17 декабря 1860 года, суббота
Вечером заседание в Главном управлении цензуры. Пришлось долго сидеть и говорить с напряжением, отчего у меня жестоко разболелась голова. Шли ожесточенные прения. С великим прискорбием слушал я мнение графа Адлерберга по поводу одной статьи, доложенной Тройницким. Граф обнаружил невообразимое незнание и непонимание самых простых вещей в умственной и государственной жизни. Ведь его считают здесь представителем государя и голос его -- отголоском последнего. Неужели и там так же думают и столько же знают? Это невероятно, невозможно!

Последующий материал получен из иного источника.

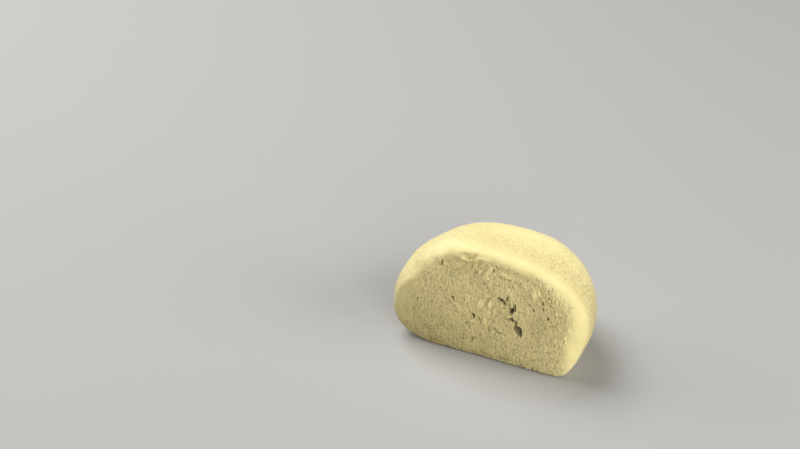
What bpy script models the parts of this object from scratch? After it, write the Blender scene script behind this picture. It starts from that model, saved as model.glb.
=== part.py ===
"""Half of a round mochi, cut straight down: a soft dough skin round the filling that shows at the cut.

Metres, +Z up. The cut face looks along -Y, +X is its right-hand end, and the piece stands on its
flat base. The origin is the middle of the base of the whole piece's box.
"""
import math

import bmesh
import bpy
import numpy as np
from mathutils import Matrix, Vector, noise

MM = 0.001

# The whole half. The formulas below measure Y from the cut face into the piece.
HALF_WIDTH = 26.4 * MM
DEPTH = 32.2 * MM
HEIGHT = 30.3 * MM
CROWN_X = -3.6 * MM         # the crown stands a little left of the middle
WAIST = 11.5 * MM           # height of the widest line at the middle
WAIST_RISE = 0.116          # how much that line climbs towards the right
TUCK = 22.3 * MM            # how far under the waist the sides would take to close
TUCK_RISE = 0.28
ROUND_PLAN = 2.18           # exponents of the curves: 2 is an ellipse, more is squarer
ROUND_ABOVE = 2.36
ROUND_BELOW = 1.8
FOOT_ROUNDING = 0.9 * MM

# The rim's bevel by direction round the core, where 0 degrees is the right-hand end, 90 the top and 180 the
# left-hand end: direction in degrees, then depth and softness towards the cut in mm
BEVEL = (
    (-30, 0.0, 1.5),
    (-14, 2.0, 1.0),
    (0, 3.2, 2.0),
    (15, 2.9, 1.5),
    (30, 2.0, 1.7),
    (45, 1.4, 1.6),
    (65, 1.8, 0.9),
    (85, 1.6, 0.9),
    (105, 0.7, 0.7),
    (118, 1.5, 1.0),
    (130, 2.9, 1.0),
    (142, 4.1, 1.2),
    (155, 4.7, 0.8),
    (180, 1.7, 0.5),
    (208, 0.1, 3.0),
)

# Behind the rim, by direction too: softness of the bevel's outer edge and depth of the valley in mm
EDGE = (
    (-40, 0.5, 0.0),
    (0, 1.2, -0.1),
    (30, 1.1, 1.4),
    (90, 0.6, 1.2),
    (140, 3.6, -0.2),
    (180, 0.4, -0.2),
    (215, 0.5, 0.0),
)
VALLEY_AT = 12.3 * MM       # behind the cut
VALLEY_WIDTH = 6.0 * MM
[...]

Мысль была следующая: не должно ничего дозволять писать о предметах финансовых, политико-экономических, судебных, административных, потому что все это означает посягательство на права самодержавия и тогда даже, когда в сочинениях этого рода вопросы рассматриваются с общей точки зрения и притом не заключают в себе ни малейшего намека на желательность каких бы то ни было изменений. Если же у кого зародится мысль об улучшениях по разным общественным и государственным предметам, тот может от себя писать в то ведомство, которого касаются эти улучшения. Словом, в печати нельзя обсуждать ни одного вопроса общественного. Тройницкий справедливо заметил, что это значит возвращаться к прошедшему времени. Напрасно он, я и Делянов доказывали невозможность такой системы, и что правительство само для своей собственной пользы должно желать гласного обсуживания разных общественных и административных предметов, и что между печатным объяснением своих мыслей и доносом заключается неизмеримая разница. Я тщетно старался растолковать также разницу между неприкосновенностью политического принципа в государстве и неприкосновенностью какой-нибудь местной власти и т.п. Адлерберг упорно стоял на своем.
-- К чему было поднимать вопрос о статье Ржевского в "Русском вестнике", совершенно невинной, -- сказал я Тройницкому; -- вы видите, куда это ведет.
Муханов вел себя очень осторожно. Он и председательствовал за отсутствием министра. Кончилось, однако, тем, что все осталось по-прежнему.